Continuando a usar histórias recentes, não tenho memória de ter visto a defesa da necessidade de tratamento psiquiátrico ou psicológico no processo Casa Pia, pelo menos usando como justificativo da necessidade de tratamento o crime de abuso de menores.

Voltando à Diretiva 2011/93, dela consta que “O abuso sexual e a exploração sexual de crianças, incluindo a pornografia infantil, constituem violações graves dos direitos fundamentais, em especial do direito das crianças à proteção e aos cuidados necessários ao seu bem-estar”, referindo o seu Artigo 1º que é seu propósito estabelecer “regras mínimas relativas à definição dos crimes e sanções no domínio do abuso sexual e da exploração sexual de crianças, da pornografia infantil e do aliciamento de crianças para fins sexuais. Introduz igualmente disposições para reforçar a prevenção desse tipo de crimes e a proteção das suas vítimas.” - artigos 19º, “Assistência e apoio às vítimas”, e 24º, “Programas ou medidas de intervenção, a título voluntário, durante ou após o processo penal” (sublinhados meus, como todos ao longo deste texto).

Um comportamento não se trata, ajuda-se a melhorar, corrigir ou tornar mais adaptativo se for essa a vontade de quem o tem. Tão pouco traços disfuncionais da personalidade configuram, por si só, uma perturbação formal da personalidade passível de ser considerada uma entidade nosológica nos sistemas classificativos internacionais de doença mental, nem serve de atenuante para a determinação da imputabilidade do sujeito que cometeu um crime. O uso de psicofármacos nas perturbações da personalidade dirige-se ao tratamento de sintomas específicos, se existirem, não da perturbação em si, e as abordagens psicoterapêuticas estruturadas e com eficácia baseada na evidência científica são usadas se a pessoa estiver disponível para integrar o processo terapêutico.

Depois de ter ouvido a Conferência Episcopal, então, muito poderia discorrer sobre traços disfuncionais da personalidade. Adiante.

Não estou a opor-me nem a negar a disponibilização de tratamento psiquiátrico e/ou psicológico a pessoas que cometeram o crime de abuso de menores. Tal como qualquer outra pessoa, têm todo o direito a tê-lo se necessitarem e quiserem, mas a razão para isso não é terem cometido um crime de abuso de menores.

Tão pouco me oponho, mal seria, ao desenvolvimento de estratégias preventivas de intervenção.

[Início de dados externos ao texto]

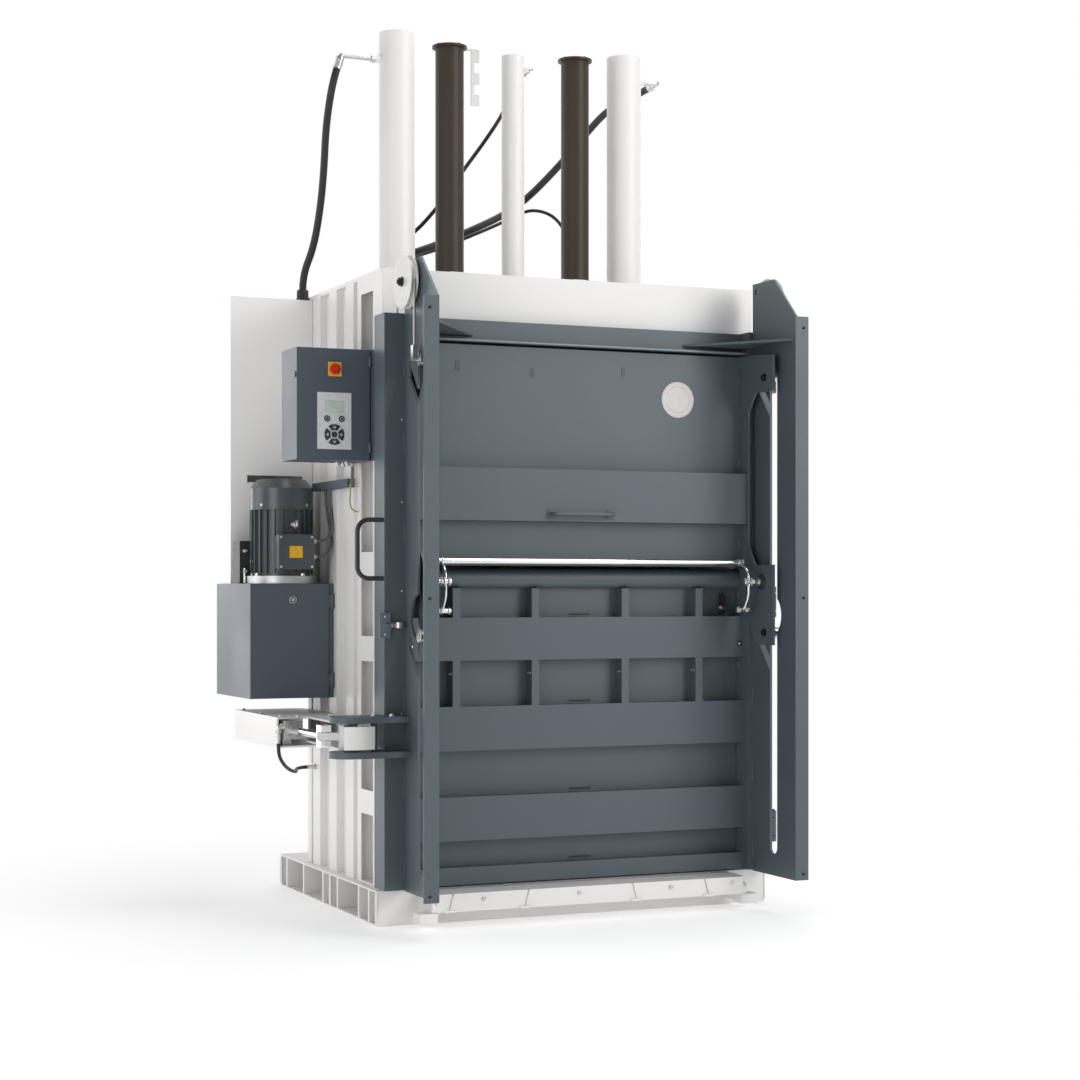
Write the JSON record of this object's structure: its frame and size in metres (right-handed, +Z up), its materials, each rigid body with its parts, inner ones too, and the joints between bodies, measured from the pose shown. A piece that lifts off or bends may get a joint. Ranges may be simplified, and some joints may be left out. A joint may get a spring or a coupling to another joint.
{
  "type": "vertical recycling baler",
  "caption": "Vertical recycling baler: steel press body on a base with fork pockets, front door with a sliding feed flap, hydraulic cylinders, power pack and control box.",
  "frame": {"origin": "on the floor, under the middle of the base", "axes": "+X to the machine's right as seen from the front, +Y to the back (the door faces -Y), +Z up"},
  "size_m": [1.711, 1.404, 2.997],
  "materials": {
    "body_white": "satin powder coat",
    "door_grey": "satin powder coat",
    "tube_brown": "satin paint",
    "cabinet_grey": "fine textured powder coat",
    "guard_black": "satin paint",
    "bright_steel": "zinc plated",
    "chrome_rod": "hard chrome",
    "weight_iron": "rough",
    "wire_steel": "stranded wire",
    "flange_alloy": "cast",
    "motor_grey": "satin paint",
    "pulley_white": "cast nylon",
    "fan_plastic": "matt",
    "switch_red": "gloss",
    "keypad_film": "matt film",
    "hose_rubber": "smooth rubber",
    "cable_grey": "matt sheath"
  },
  "bodies": {
    "root": {"base_frame": "body_white", "platform_lip": "body_white", "left_wall": "body_white", "right_wall": "body_white", "rear_wall": "body_white", "head_frame": "body_white", "header_fascia": "body_white", "left_cylinder": "body_white", "right_cylinder": "body_white", "centre_cylinder": "body_white", "hose_fittings": "bright_steel", "left_hose": "hose_rubber", "right_hose": "hose_rubber", "thin_hoses": "hose_rubber", "valve_cabinet": "body_white", "pack_tank": "cabinet_grey", "pump_block": "flange_alloy", "motor_stator": "motor_grey", "motor_flange": "flange_alloy", "fan_cowl": "motor_grey", "terminal_box": "motor_grey", "power_cables": "cable_grey", "control_box": "cabinet_grey", "box_bracket": "cabinet_grey", "lock_console": "body_white", "lock_cylinder": "bright_steel", "lock_hose": "hose_rubber", "hinge_brackets": "door_grey", "body_bolts": "bright_steel"},
    "main_door": {"left_post": "door_grey", "right_post": "door_grey", "door_panel": "door_grey", "door_header": "door_grey", "left_cheek": "door_grey", "right_cheek": "door_grey", "lock_plates": "guard_black", "door_handle": "cabinet_grey", "eyebolt_bracket": "bright_steel"},
    "feed_flap": {"flap_panel": "door_grey", "left_flap_side": "door_grey", "right_flap_side": "door_grey", "flap_rollers": "bright_steel", "lift_cables": "wire_steel"},
    "flap_handle": {"handle_bar": "chrome_rod"},
    "pulleys": {"lift_pulleys": "pulley_white"},
    "counterweight_pair": {"counterweights": "weight_iron", "return_cables": "wire_steel"},
    "ram": {"press_platen": "body_white", "guide_tubes": "tube_brown", "tube_caps": "tube_brown", "piston_rods": "chrome_rod"},
    "ejector": {"ejector_plate": "body_white"},
    "cover": {"pack_cover": "cabinet_grey"},
    "cover_lock": {"pack_lock": "bright_steel"},
    "control_lid": {"control_door": "cabinet_grey", "keypad": "keypad_film"},
    "main_switch": {"switch_knob": "switch_red"},
    "lock_ram": {"lock_rod": "chrome_rod"},
    "claw": {"lock_claw": "body_white"},
    "fan": {"motor_fan": "fan_plastic"}
  },
  "joints": [
    {"name": "door_hinge", "type": "hinge", "parent": "root", "child": "main_door", "pos_m": [0.722, -0.54, 0], "axis": [0, 0, 1], "range_deg": [0, 135]},
    {"name": "flap_slide", "type": "slide", "parent": "main_door", "child": "feed_flap", "axis": [0, 0, -1], "range_m": [0, 0.7], "deforming": ["lift_cables"]},
    {"name": "flap_handle_hinge", "type": "hinge", "parent": "feed_flap", "child": "flap_handle", "pos_m": [0, -0.712, 1.098], "axis": [1, 0, 0], "range_deg": [0, 35]},
    {"name": "pulley_spin", "type": "hinge", "parent": "main_door", "child": "pulleys", "pos_m": [0, -0.6535, 2.036], "axis": [1, 0, 0], "range_deg": [0, 520]},
    {"name": "counterweight_slide", "type": "slide", "parent": "main_door", "child": "counterweight_pair", "axis": [0, 0, 1], "range_m": [0, 0.7], "deforming": ["return_cables"]},
    {"name": "ram_slide", "type": "slide", "parent": "root", "child": "ram", "axis": [0, 0, -1], "range_m": [0, 0.84]},
    {"name": "ejector_hinge", "type": "hinge", "parent": "root", "child": "ejector", "pos_m": [0, -0.47, 0.131], "axis": [1, 0, 0], "range_deg": [0, 30]},
    {"name": "cover_hinge", "type": "hinge", "parent": "root", "child": "cover", "pos_m": [-0.682, -0.008, 0], "axis": [0, 0, 1], "range_deg": [0, 85]},
    {"name": "cover_lock_turn", "type": "hinge", "parent": "cover", "child": "cover_lock", "pos_m": [-0.8215, 0, 1.038], "axis": [0, 1, 0], "range_deg": [0, 90]},
    {"name": "control_lid_hinge", "type": "hinge", "parent": "root", "child": "control_lid", "pos_m": [-0.686, -0.41, 0], "axis": [0, 0, 1], "range_deg": [0, 65]},
    {"name": "main_switch_turn", "type": "hinge", "parent": "control_lid", "child": "main_switch", "pos_m": [-0.804, -0.4, 1.78], "axis": [0, 1, 0], "range_deg": [0, 90]},
    {"name": "claw_turn", "type": "hinge", "parent": "root", "child": "claw", "pos_m": [-0.805, -0.545, 0.61], "axis": [0, 0, 1], "range_deg": [0, 35]},
    {"name": "lock_ram_slide", "type": "slide", "parent": "root", "child": "lock_ram", "axis": [0, -1, 0], "range_m": [0, 0.045]},
    {"name": "motor_spin", "type": "hinge", "parent": "root", "child": "fan", "pos_m": [-0.822, 0.123, 0], "axis": [0, 0, 1], "continuous": true}
  ],
  "couplings": [
    {"joint": "pulley_spin", "follows": "flap_slide", "rad_per_m": 12.821},
    {"joint": "counterweight_slide", "follows": "flap_slide", "ratio": 1},
    {"joint": "lock_ram_slide", "follows": "claw_turn", "m_per_rad": 0.07226}
  ]
}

Recentemente li um post (público) no FB do médico Rui Ferreira Carvalho que dava nota da disponibilização, em Portugal, de “um programa de intervenção cognitivo-comportamental destinado a pessoas com impulsos sexuais envolvendo crianças, o PREVEN IT. O programa foi originalmente desenvolvido no Instituto Karolinska (…) Esta intervenção decorre exclusivamente no formato online, gratuitamente e de forma anónima.”. É um programa de nove semanas que se destina a pessoas preocupadas com seus impulsos sexuais envolvendo crianças. As autoridades poderão incentivar à participação mas não poderão saber se o suspeito se inscreveu, se está a participar ou quais os resultados da intervenção.

Aceito e defendo tudo o que puder ser disponibilizado para proteger os menores de um crime. Não aceito, e lutarei contra isso, que um crime seja confundido com uma patologia ou que a sua “patologização” lhe sirva de atenuante ou de desculpabilização para um ato hediondo. Excluindo o caso muito particular do internamento compulsivo previsto na Lei de Saúde Mental, qualquer intervenção terapêutica tem, forçosamente, de ter motivação e vontade pessoal de quem a ela se vai sujeitar, não pode nunca ser imposta de fora e muito menos usada como uma forma de “sentença legal”. Descansa consciências e permite sacudir a água do capote de pessoas e instituições.